- _Your goal_
Every entry below must appear again, exactly as written.

>> START Dataset extract

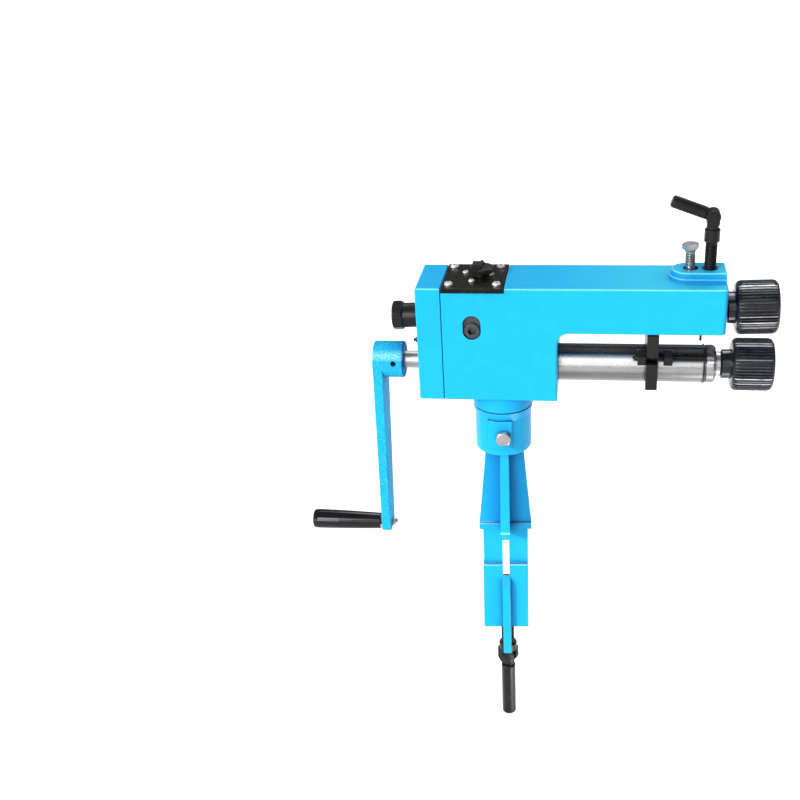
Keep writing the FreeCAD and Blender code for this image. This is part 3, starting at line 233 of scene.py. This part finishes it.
def metal(name, base, rough=(0.25, 0.4), metallic=1.0, bump=0.00003, streak=None, bevel=0.0004, vary=0.12, oil=0.0, tint=None, spec=0.5, shade_heights=None):
    """Bare, plated or blackened steel. streak gives the direction of the tool marks."""
    m = Mat(name)
    m.put(Metallic=metallic, Specular_IOR_Level=spec)
    if oil:
        m.put(Coat_Weight=oil, Coat_Roughness=0.18)
    patch = m.noise(22.0, 4.0, 0.6)
    lo = tuple(c * (1 - vary) for c in base)
    hi = tuple(min(1.0, c * (1 + vary)) for c in (tint or base))
    col = m.mix(m.ramp(patch, [(0.3, 0.0), (0.7, 1.0)]), lo, hi)
    edge, soft = m.edges(bevel)
    # edges lighter: partly worn edges, partly a painted highlight
    bright = tuple(min(1.0, c * 1.6 + 0.03) for c in base)
    col = m.mix(m.math("MULTIPLY", m.ramp(edge, [(0.03, 0.0), (0.3, 1.0)]), 0.5), col, bright)
    # painted shade: darker in grooves and tight corners, from ambient occlusion
    groove = m.math("MULTIPLY", m.hollow(0.0025, 4), 1.7, True)
    col = m.mix(m.math("MULTIPLY", groove, 0.9), col, tuple(c * 0.08 for c in base))
    if shade_heights:
        # painted shade: the shell is darkened below and above these heights, standing in for the dim reflections along
        # the top and bottom of the tube
        where = m.new("ShaderNodeSeparateXYZ")
        m.link(m.coord.outputs["Object"], where.inputs[0])
        under, over = (m.new("ShaderNodeMapRange", interpolation_type="SMOOTHSTEP") for _ in range(2))
        under.inputs["From Min"].default_value, under.inputs["From Max"].default_value = shade_heights[0] + 0.003, shade_heights[0] - 0.002
        over.inputs["From Min"].default_value, over.inputs["From Max"].default_value = shade_heights[1] - 0.0012, shade_heights[1] + 0.0012
        m.link(where.outputs[2], under.inputs["Value"])
        m.link(where.outputs[2], over.inputs["Value"])
        col = m.mix(m.math("MULTIPLY", under.outputs[0], 0.62), col, tuple(c * 0.16 for c in base))
        col = m.mix(m.math("MULTIPLY", over.outputs[0], 0.70), col, tuple(c * 0.16 for c in base))
    m.link(col, m.bsdf.inputs["Base Color"])
    grain_vec = m.mapped(streak) if streak else m.mapped()
    grain = m.noise(160.0, 4.0, 0.6, grain_vec)
    r = m.new("ShaderNodeMapRange")
    r.inputs["To Min"].default_value, r.inputs["To Max"].default_value = rough
    m.link(m.math("ADD", m.math("MULTIPLY", grain, 0.6), m.math("MULTIPLY", patch, 0.4)), r.inputs["Value"])
    m.link(r.outputs[0], m.bsdf.inputs["Roughness"])
    m.bump([(grain, bump, 0.6), (m.noise(45.0, 2.0), bump * 3.0, 0.25)], soft)
    return m.m


def gloss_black(name):
    m = Mat(name)
    m.put(Metallic=0.0, Coat_Weight=0.60, Coat_Roughness=0.04, Specular_IOR_Level=0.18)
    swirl = m.noise(30.0, 3.0, 0.5)
    m.link(m.mix(m.ramp(swirl, [(0.3, 0.0), (0.7, 1.0)]), (0.004, 0.004, 0.005), (0.010, 0.010, 0.012)), m.bsdf.inputs["Base Color"])
    r = m.new("ShaderNodeMapRange")
    r.inputs["To Min"].default_value, r.inputs["To Max"].default_value = 0.06, 0.16
    m.link(m.noise(120.0, 3.0, 0.6), r.inputs["Value"])
    m.link(r.outputs[0], m.bsdf.inputs["Roughness"])
    edge, soft = m.edges(0.0004)
    m.bump([(m.noise(55.0, 2.0, 0.4), 0.00006, 0.3)], soft)
    return m.m



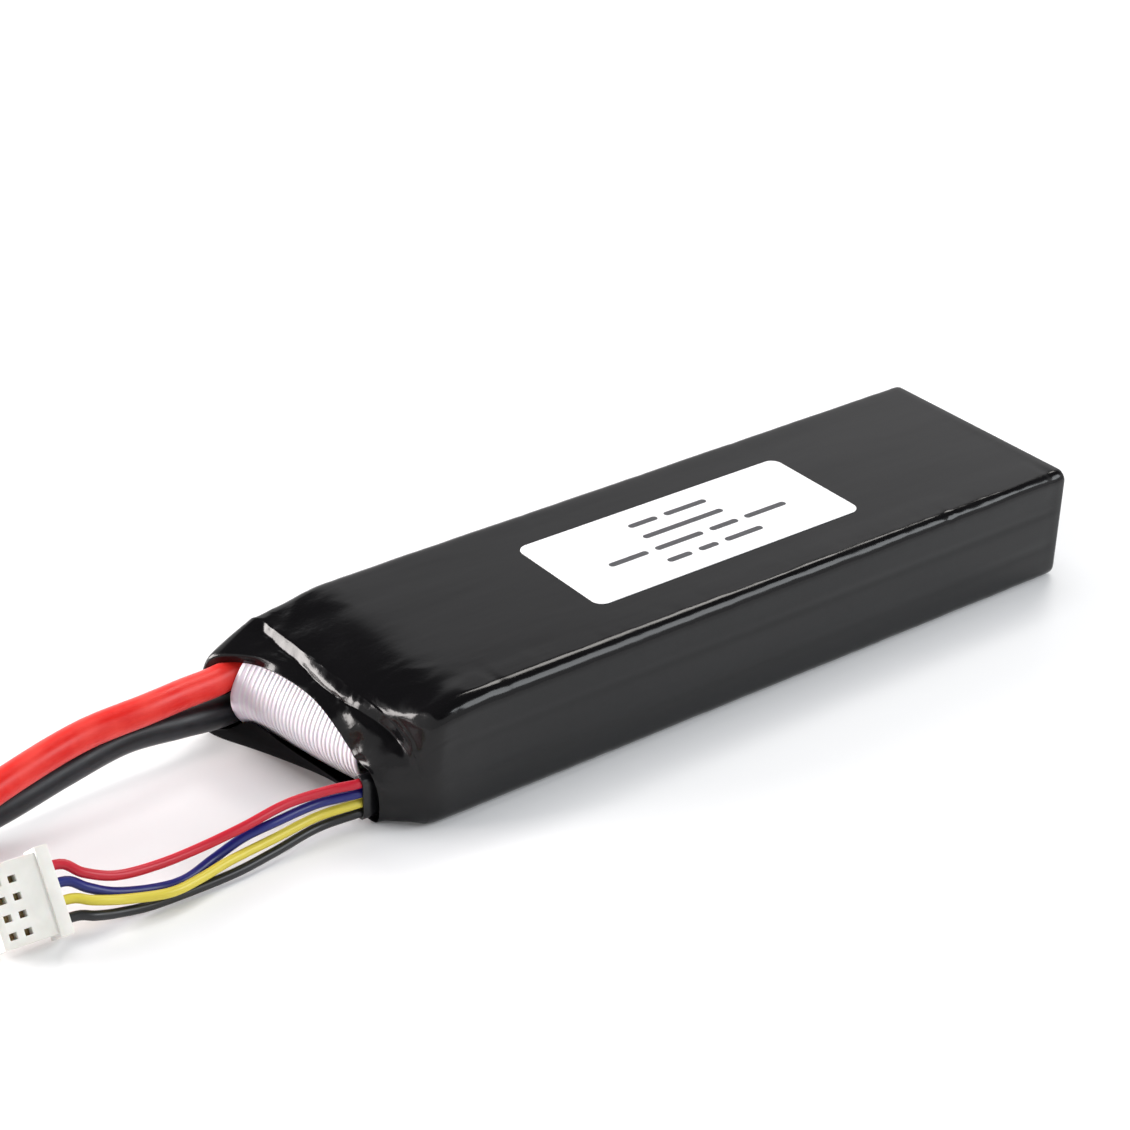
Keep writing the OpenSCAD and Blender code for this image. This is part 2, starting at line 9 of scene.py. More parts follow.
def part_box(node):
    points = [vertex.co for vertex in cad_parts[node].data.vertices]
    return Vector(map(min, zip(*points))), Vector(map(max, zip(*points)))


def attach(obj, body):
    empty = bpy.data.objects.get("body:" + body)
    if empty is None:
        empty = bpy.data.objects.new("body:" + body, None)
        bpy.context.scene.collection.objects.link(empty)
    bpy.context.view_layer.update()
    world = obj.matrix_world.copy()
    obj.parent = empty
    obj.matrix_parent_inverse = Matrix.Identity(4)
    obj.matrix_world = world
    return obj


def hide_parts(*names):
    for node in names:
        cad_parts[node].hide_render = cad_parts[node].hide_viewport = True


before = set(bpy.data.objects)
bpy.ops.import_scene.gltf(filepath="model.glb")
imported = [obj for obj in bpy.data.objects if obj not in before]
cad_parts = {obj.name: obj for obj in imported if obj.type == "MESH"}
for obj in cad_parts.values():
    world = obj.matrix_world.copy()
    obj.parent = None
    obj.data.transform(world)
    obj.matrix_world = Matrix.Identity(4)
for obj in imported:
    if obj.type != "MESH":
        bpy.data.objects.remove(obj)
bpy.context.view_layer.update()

>> END Dataset extract

- _Written response_
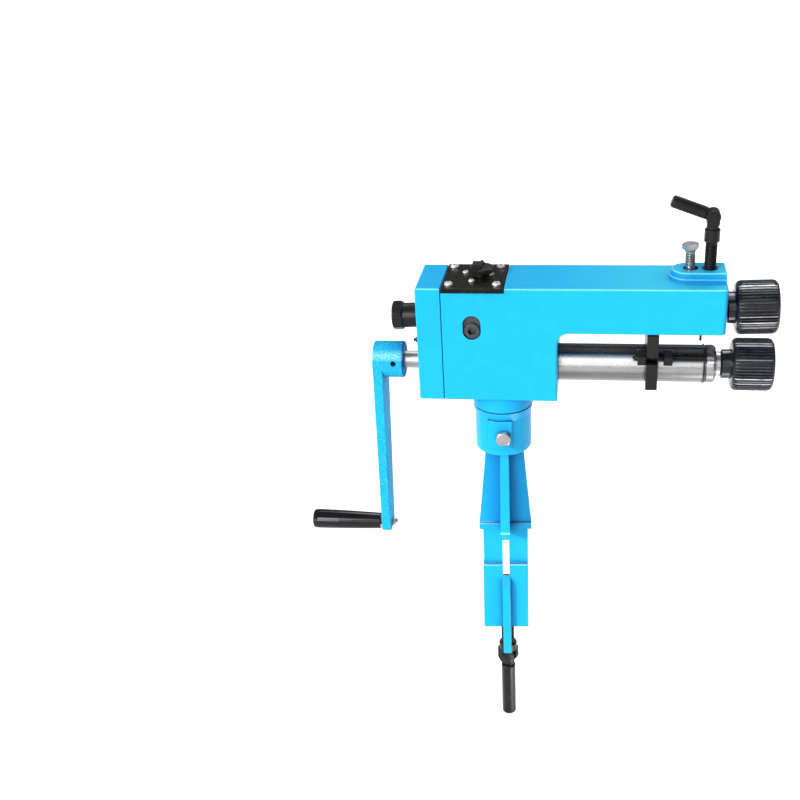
Keep writing the FreeCAD and Blender code for this image. This is part 3, starting at line 233 of scene.py. This part finishes it.
def metal(name, base, rough=(0.25, 0.4), metallic=1.0, bump=0.00003, streak=None, bevel=0.0004, vary=0.12, oil=0.0, tint=None, spec=0.5, shade_heights=None):
    """Bare, plated or blackened steel. streak gives the direction of the tool marks."""
    m = Mat(name)
    m.put(Metallic=metallic, Specular_IOR_Level=spec)
    if oil:
        m.put(Coat_Weight=oil, Coat_Roughness=0.18)
    patch = m.noise(22.0, 4.0, 0.6)
    lo = tuple(c * (1 - vary) for c in base)
    hi = tuple(min(1.0, c * (1 + vary)) for c in (tint or base))
    col = m.mix(m.ramp(patch, [(0.3, 0.0), (0.7, 1.0)]), lo, hi)
    edge, soft = m.edges(bevel)
    # edges lighter: partly worn edges, partly a painted highlight
    bright = tuple(min(1.0, c * 1.6 + 0.03) for c in base)
    col = m.mix(m.math("MULTIPLY", m.ramp(edge, [(0.03, 0.0), (0.3, 1.0)]), 0.5), col, bright)
    # painted shade: darker in grooves and tight corners, from ambient occlusion
    groove = m.math("MULTIPLY", m.hollow(0.0025, 4), 1.7, True)
    col = m.mix(m.math("MULTIPLY", groove, 0.9), col, tuple(c * 0.08 for c in base))
    if shade_heights:
        # painted shade: the shell is darkened below and above these heights, standing in for the dim reflections along
        # the top and bottom of the tube
        where = m.new("ShaderNodeSeparateXYZ")
        m.link(m.coord.outputs["Object"], where.inputs[0])
        under, over = (m.new("ShaderNodeMapRange", interpolation_type="SMOOTHSTEP") for _ in range(2))
        under.inputs["From Min"].default_value, under.inputs["From Max"].default_value = shade_heights[0] + 0.003, shade_heights[0] - 0.002
        over.inputs["From Min"].default_value, over.inputs["From Max"].default_value = shade_heights[1] - 0.0012, shade_heights[1] + 0.0012
        m.link(where.outputs[2], under.inputs["Value"])
        m.link(where.outputs[2], over.inputs["Value"])
        col = m.mix(m.math("MULTIPLY", under.outputs[0], 0.62), col, tuple(c * 0.16 for c in base))
        col = m.mix(m.math("MULTIPLY", over.outputs[0], 0.70), col, tuple(c * 0.16 for c in base))
    m.link(col, m.bsdf.inputs["Base Color"])
    grain_vec = m.mapped(streak) if streak else m.mapped()
    grain = m.noise(160.0, 4.0, 0.6, grain_vec)
    r = m.new("ShaderNodeMapRange")
    r.inputs["To Min"].default_value, r.inputs["To Max"].default_value = rough
    m.link(m.math("ADD", m.math("MULTIPLY", grain, 0.6), m.math("MULTIPLY", patch, 0.4)), r.inputs["Value"])
    m.link(r.outputs[0], m.bsdf.inputs["Roughness"])
    m.bump([(grain, bump, 0.6), (m.noise(45.0, 2.0), bump * 3.0, 0.25)], soft)
    return m.m


def gloss_black(name):
    m = Mat(name)
    m.put(Metallic=0.0, Coat_Weight=0.60, Coat_Roughness=0.04, Specular_IOR_Level=0.18)
    swirl = m.noise(30.0, 3.0, 0.5)
    m.link(m.mix(m.ramp(swirl, [(0.3, 0.0), (0.7, 1.0)]), (0.004, 0.004, 0.005), (0.010, 0.010, 0.012)), m.bsdf.inputs["Base Color"])
    r = m.new("ShaderNodeMapRange")
    r.inputs["To Min"].default_value, r.inputs["To Max"].default_value = 0.06, 0.16
    m.link(m.noise(120.0, 3.0, 0.6), r.inputs["Value"])
    m.link(r.outputs[0], m.bsdf.inputs["Roughness"])
    edge, soft = m.edges(0.0004)
    m.bump([(m.noise(55.0, 2.0, 0.4), 0.00006, 0.3)], soft)
    return m.m



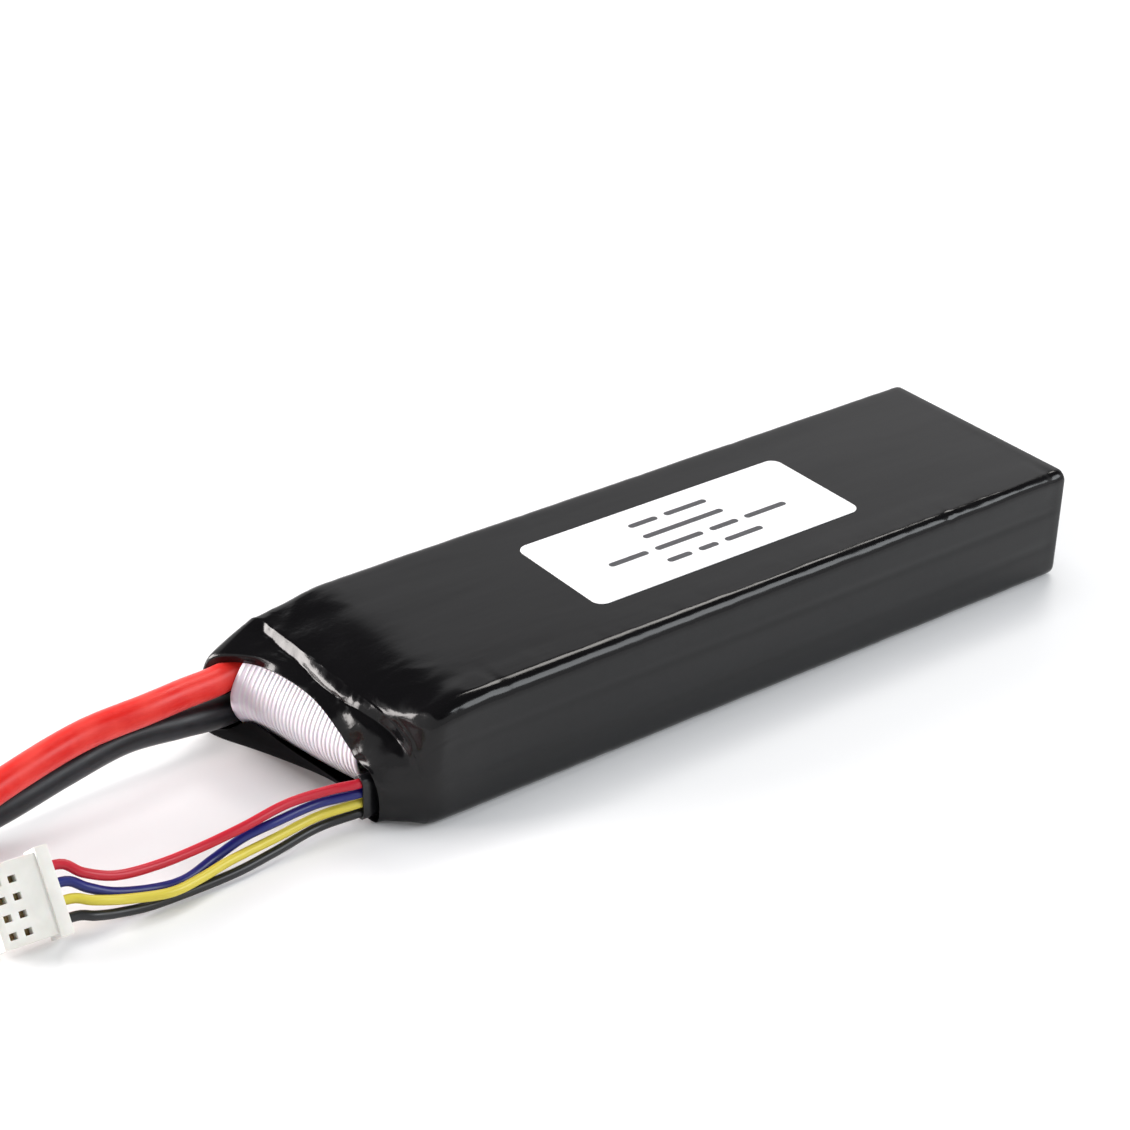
Keep writing the OpenSCAD and Blender code for this image. This is part 2, starting at line 9 of scene.py. More parts follow.
def part_box(node):
    points = [vertex.co for vertex in cad_parts[node].data.vertices]
    return Vector(map(min, zip(*points))), Vector(map(max, zip(*points)))


def attach(obj, body):
    empty = bpy.data.objects.get("body:" + body)
    if empty is None:
        empty = bpy.data.objects.new("body:" + body, None)
        bpy.context.scene.collection.objects.link(empty)
    bpy.context.view_layer.update()
    world = obj.matrix_world.copy()
    obj.parent = empty
    obj.matrix_parent_inverse = Matrix.Identity(4)
    obj.matrix_world = world
    return obj


def hide_parts(*names):
    for node in names:
        cad_parts[node].hide_render = cad_parts[node].hide_viewport = True


before = set(bpy.data.objects)
bpy.ops.import_scene.gltf(filepath="model.glb")
imported = [obj for obj in bpy.data.objects if obj not in before]
cad_parts = {obj.name: obj for obj in imported if obj.type == "MESH"}
for obj in cad_parts.values():
    world = obj.matrix_world.copy()
    obj.parent = None
    obj.data.transform(world)
    obj.matrix_world = Matrix.Identity(4)
for obj in imported:
    if obj.type != "MESH":
        bpy.data.objects.remove(obj)
bpy.context.view_layer.update()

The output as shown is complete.